I was raised to be an independent, self-thinking woman. While my friends were playing with Barbie dolls, and EZ bake ovens, I played with legos, erector sets, and built massive puzzles (my mother has insane stories).

My mother seemed to do it all, and from her example, I thought it was expected of women to go to work 9+ hours/day and then tend to laundry, cooking, and other chores (when asked if men shared in the burdens, the answer was always ‘no’). Of course, this bothered me to no end; why should women have to do it all?

So, when I was 16, I decided to read The Feminine Mystique, and I decided I was going to make a poster that would go to some state history fair competition. Ergo this monstrosity…

My 2002 history fair poster
Sitting in front of the poster with my group at the state history fair competition. Sporting a terrible hairstyle, and wearing a watch designed to survive an apocalypse. Circa 2002

I assumed in the 21st century that men and women were on the same playing field (title IX had been instated long before). In school I did better in math and science than most guys, I could run a mile in under 6 minutes, and all of the first violinists were female. The notion of a level playing field existed until I went to college.

In college, I realized that 75% of the women around me were not focused on attaining their B.S. or B.A, but were primarily in school to get an M.R.S. degree. This was the first time in my life when I had seen women seeking an education for the sake of getting a degree. One of my college roommates was an education major-an admirable vocation if entered into thoughtfully, however this roommate was not terribly interested in childhood development, but instead was very interested in going out on Friday and Saturday nights. It seemed like many of the women I was surrounded by were focusing their energies not on developing their own personalities, but instead were hunting for a spouse. I felt like I had blasted back to the post WWII era.

This all rekindled thoughts of Friedan’s book The Feminine Mystique (the one I did a project on in 2002). The book (published in 1963) documented for the first time that “problem that has no name,” housewife’s syndrome, where American girls grew up fantasizing about finding their husbands, buying their dream homes and dream appliances, popping out babies and living happily ever after. In truth, happily-ever-after never came. Countless women suffered from depression and breakdowns as they faced the endless meaningless tasks of shopping and driving children around. They never had opportunities to fulfill their highest potential, to challenge themselves, to feel as though they were truly contributing to society beyond wielding the credit card to keep the consumer culture going.
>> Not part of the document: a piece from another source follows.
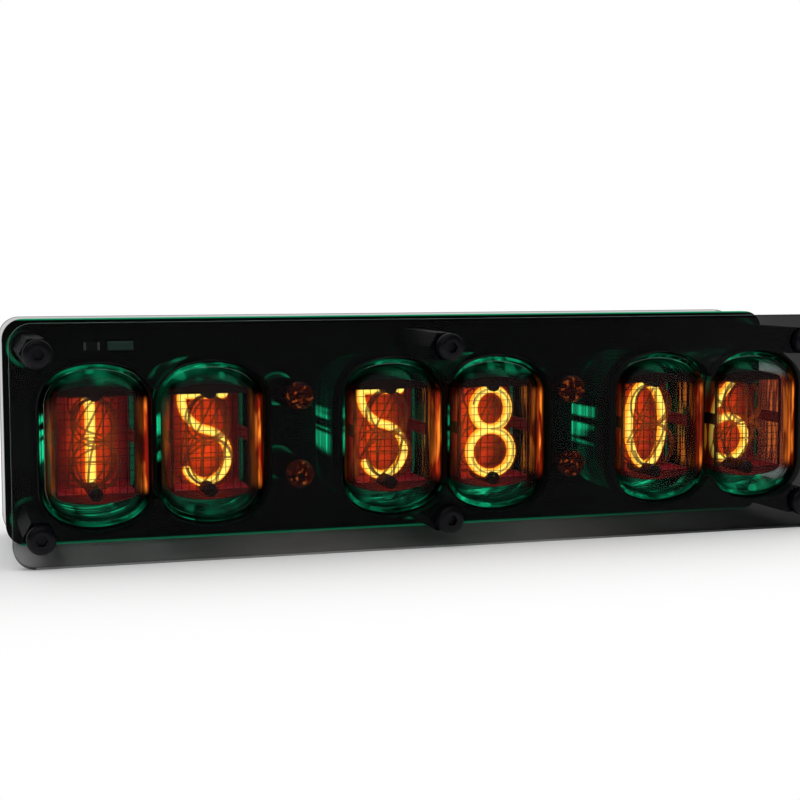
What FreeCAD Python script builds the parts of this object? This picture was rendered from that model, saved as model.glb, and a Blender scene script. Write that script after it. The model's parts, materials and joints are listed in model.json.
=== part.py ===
import FreeCAD, Part
import math
import os

# Six-tube glow-lamp clock: an upright circuit board carries six flat-faced oval display tubes and
# two pairs of colon lamps, between a smoked clear front cover and a smoked clear rear cover.
# Millimetres. +X is the viewer's right, -Y faces the viewer, +Z is up.
# The origin is the centre of the footprint, on the surface that the clock stands on.

# Covers and board
COVER_THICKNESS = 3.0
REAR_COVER_THICKNESS = 3.0
BOARD_THICKNESS = 1.6
PLATE_CORNER_RADIUS = 4.2
PLATE_EDGE_CHAMFER = 0.4
PLATE_SIDE_MARGIN = 4.85
PLATE_TOP_BAND = 7.05

# Standoffs and their screws
FRONT_STANDOFF_LENGTH = 24.0
REAR_STANDOFF_LENGTH = 12.0
STANDOFF_ACROSS_FLATS = 5.5
STANDOFF_INSET_X = 5.1
STANDOFF_INSET_Z = 5.7
SCREW_DIAMETER = 3.0
SCREW_HEAD_DIAMETER = 5.6
SCREW_HEAD_HEIGHT = 2.0
SCREW_HEAD_ROUND = 1.2
SCREW_SOCKET_DEPTH = 1.2
SCREW_SOCKET_FLATS = 2.0
SCREW_GRIP = 5.0
STUD_GRIP = 5.0
BORE_SPARE = 1.5
THREAD_GAP = 0.05
SCREW_HOLE_CLEARANCE = 0.2

# Display tubes: envelope
TUBE_PITCH = 22.0
COLON_GAP = 36.6
TUBE_DROP = 0.4
TUBE_WIDTH = 21.1
TUBE_HEIGHT = 31.0
TUBE_SIDE_RADIUS = 7.4
TUBE_END_RADIUS = 16.6
TUBE_LENGTH = 23.3
TUBE_SEAT = 2.7
GLASS_WALL = 1.0
GLASS_FACE = 1.4
GLASS_RIM_RADIUS = 2.2
WINDOW_CLEARANCE = 0.5
WINDOW_CUSP_RADIUS = 0.8

# Display tubes: base and pins
BASE_THICKNESS = 2.4
TIP_DIAMETER = 3.0
TIP_GAP = 0.5
PIN_COUNT = 12
PIN_DIAMETER = 1.0
LEAD_DIAMETER = 0.5
PIN_RING_WIDTH = 11.0
PIN_RING_HEIGHT = 19.0
PIN_TAIL = 1.0
PIN_HOLE_CLEARANCE = 0.15
RECEPTACLE_DIAMETER = 1.9
RECEPTACLE_HEIGHT = 2.0
RECEPTACLE_GAP = 0.03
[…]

The middle-class American housewife’s life had become, essentially, meaningless. The industrial revolution and subsequent rise of America’s consumer culture had demoted homemaking from a craft tradition to the mindless occupations of primping the house, shopping, and chauffeuring.

So, how does a woman avoid becoming some overly eager to get married person with a full life? Friedan and other feminist scholars suggested that equality, security, and human dignity are impossible to achieve without earning one’s own money. Women had to be economically independent. This sounds great, and easy enough in a post-industrialized society where we frame independence in the context of participation and prevalence in the market economy where personal economic power is the only security. Ideally, this should have enabled women to seek well-rounded/meaningful lifestyles but of course failed to happen (as evidenced by the roommate described previously)
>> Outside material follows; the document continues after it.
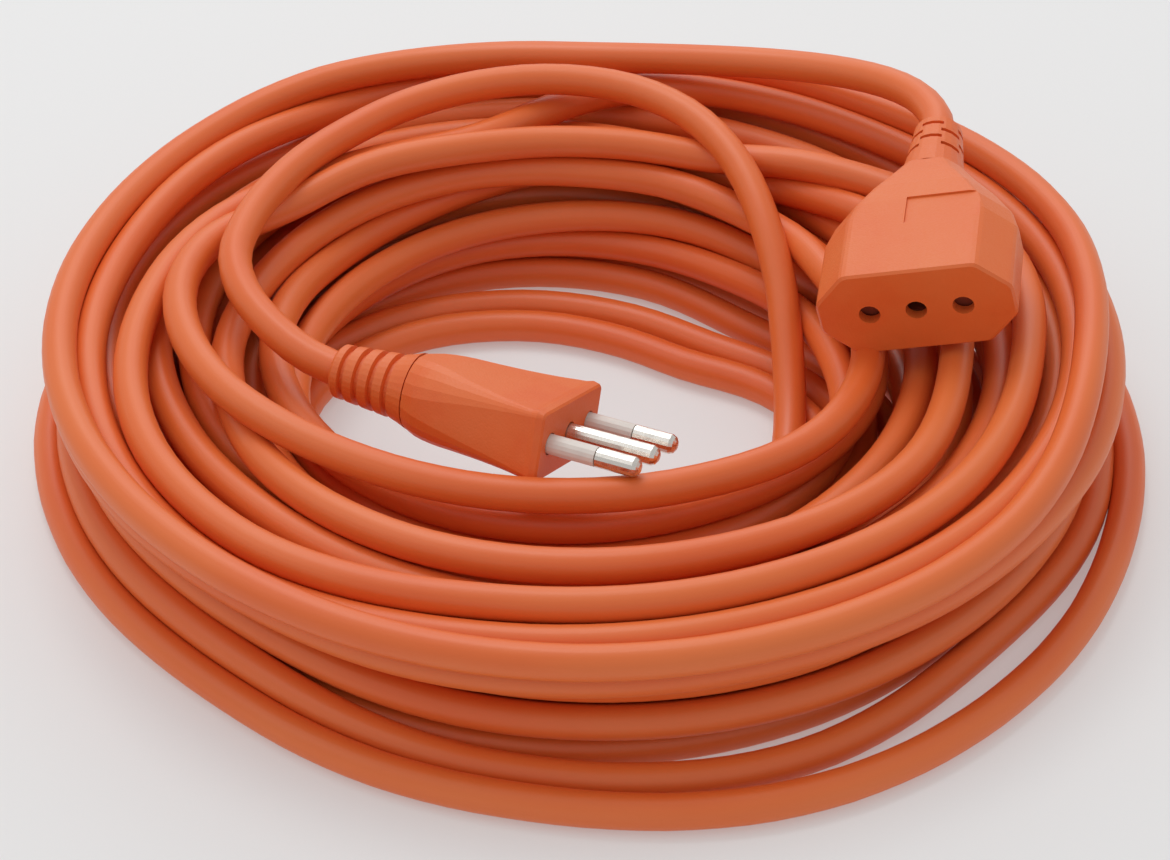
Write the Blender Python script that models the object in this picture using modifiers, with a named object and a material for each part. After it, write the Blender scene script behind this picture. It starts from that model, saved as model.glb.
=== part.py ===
"""A coiled three-core extension cord with a moulded plug and an in-line connector.

Metres, +Z up. The coil stands on the floor at z = 0 with its axis on Z. The plug lies across the coil's eye,
the connector lies on the coil's right side. Both ends have their own frame: local X points out of the mating
face, local Y runs along the row of pins or holes, local Z is the thin direction.
"""

import math

import bmesh
import bpy
import numpy as np
from mathutils import Euler, Matrix, Vector

# Cord
CORD_D = 0.007
CORD_R = CORD_D / 2
CORE_R = 0.00125
COPPER_R = 0.00065
CORE_SPREAD = 0.0016  # from the cord's axis to each core's axis

# Coil: the outline of the ring's cross-section as (radius, height), from the underside outwards
COIL_SECTION = (
    (0.1110, 0.0), (0.1155, 0.0030), (0.1170, 0.0090), (0.1162, 0.0180), (0.1130, 0.0260),
    (0.1060, 0.0330), (0.0960, 0.0370), (0.0860, 0.0375), (0.0760, 0.0360), (0.0680, 0.0330),
    (0.0610, 0.0280), (0.0560, 0.0210), (0.0535, 0.0130), (0.0535, 0.0060), (0.0560, 0.0010),
    (0.0590, 0.0),
)
COIL_STEPS = 72

# Pins and holes: 10 A pattern, three round pins in a row
PIN_PITCH = 0.0095
PIN_R = 0.002
PIN_LENGTH = 0.019
SLEEVE_LENGTH = 0.010
SLEEVE_WALL = 0.00045
HOLE_R = 0.0022
POLES = (("line", -PIN_PITCH), ("earth", 0.0), ("neutral", PIN_PITCH))

# Gaps
GAP = 0.0003
FIT_GAP = 0.00015  # between a pin and the sleeve moulded on it

# Plug, in its own frame: sections of the outside and of the hollow as (x, half width, half height, corner)
PLUG_PLACE = (-0.003, -0.042, 0.0362)
PLUG_TURN = (-20.5, 0.0, -24.5)  # degrees about X, Y and Z
PLUG_OUTSIDE = (
    (-0.0330, 0.0079, 0.0076, 0.0074), (-0.0300, 0.0097, 0.0080, 0.0074),
    (-0.0260, 0.0107, 0.0081, 0.0068), (-0.0200, 0.0114, 0.0076, 0.0050),
    (-0.0140, 0.0121, 0.0072, 0.0034), (-0.0080, 0.0131, 0.0070, 0.0022),
    (-0.0030, 0.0141, 0.0070, 0.0014), (-0.0004, 0.01425, 0.0070, 0.0012),
    (0.0, 0.01385, 0.0066, 0.0009),
)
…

Another point to consider is that post-WWII suburban life left countless housewives isolated in their homes. With family members gone all day, and each home its own island, the loneliness took its toll on these women. This, I believe has been the Achilles heel of the stay-at-home mom; the belief that self-sufficiency exists (it may exist as an illusion with the aid of corporations, but in reality, it doesn’t).

For decades, the American housewife has failed to perform any valuable function in the home except to feed money into the consumer marketplace. The crafts of gardening, preserving food, baking bread, educating the young, or caring for the aging are no longer necessary since we can easily ‘hire it out’. As such, the American household is no longer a unit of production, but of consumption.

It appears as though we have failed to grasp how consumerist “improvements” have failed us. We have failed to anticipate the ecological and health problems associated with processed foods, we didn’t recognize how schools and media were separating children from the earth, and didn’t predict how the health insurance industry would bankrupt us.

Friedan raised a critical point: “The only way for a woman, as for a man, to find herself, to know herself as a person, is by creative work of her own. There is no other way.” What Friedan understood, but what many of us have ultimately forgotten, is that simply landing a job does not guarantee self-actualization. Those who do not seriously challenge themselves with a genuine life plan, with the intent of taking a constructive role in society, will share the same dangers as housewives who suffered under the mystique of feminine fulfillment; they face what Friedan called a “nonexistent future.”

I currently have the freedom and ability to do whatever it is I want to do. In thinking about it all, I’m realizing that feeding into the consumerist cycle will not work for me. So, as I see it I have 2 options:

  1. Finish grad school. Get the highest paying, most meaningful job possible. Work for 10 years (or some period of time) until I have saved up enough to not work for someone else.
  2. Find a job that is fulfilling and enables me to live a balanced life (so no excessive hours), and provides me with enough to live comfortably and support another/save a bit.

Of course, the second option seems the most ‘sane’. I have yet a couple years before I have to decide on anything, and life circumstances will surely motivate my directions. Nevertheless, it is certainly daunting to consider the number of possibilities that lay before me and how many of them I don’t want.